Viewed together, these four proceedings offer the Federal Communications Commission and Chairman Michael Powell the chance to make good on his promise to avoid imposing a heavy‐handed common carriage model on the emerging broadband marketplace. As Powell noted in a speech to the National Summit on Broadband Deployment last October, “Broadband is a synergetic product of two great waves crashing into each other. The first is the mature and heavy regulated world of communications. The second is the swift and unregulated peak of the computer revolution. The world waits to see whether the force of the second will subsume the regulatory energy contained in the first. It should and it will if we let nature take its course and not let the yellow submarine of central planning come crashing to the surface.”

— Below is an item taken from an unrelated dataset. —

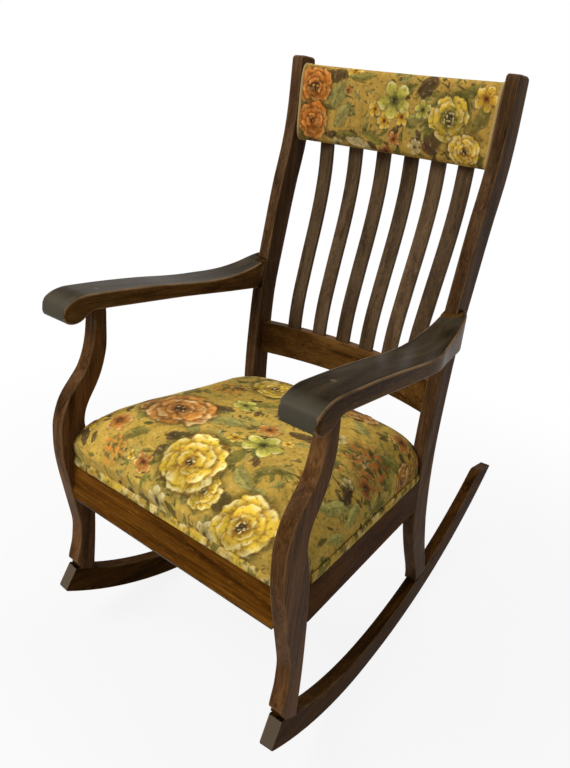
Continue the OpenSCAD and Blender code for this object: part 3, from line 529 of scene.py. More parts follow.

Whether or not Chairman Powell and the commission follow through with this bold vision likely depends on what, if any, support he receives from the Bush administration. Regrettably, a leadership vacuum exists within the Bush administration on the broadband front that has yet to be filled. Aside from some bland generalities regarding the importance of broadband, no one in the upper ranks of the administration has set forth a coherent broadband policy. These four FCC proceedings offer the Bush team the chance to articulate a clear deregulatory vision and possibly generate a legacy for themselves as the administration that broke the broadband logjam and provided the legal environment necessary to help spawn a long overdue communications policy renaissance in America.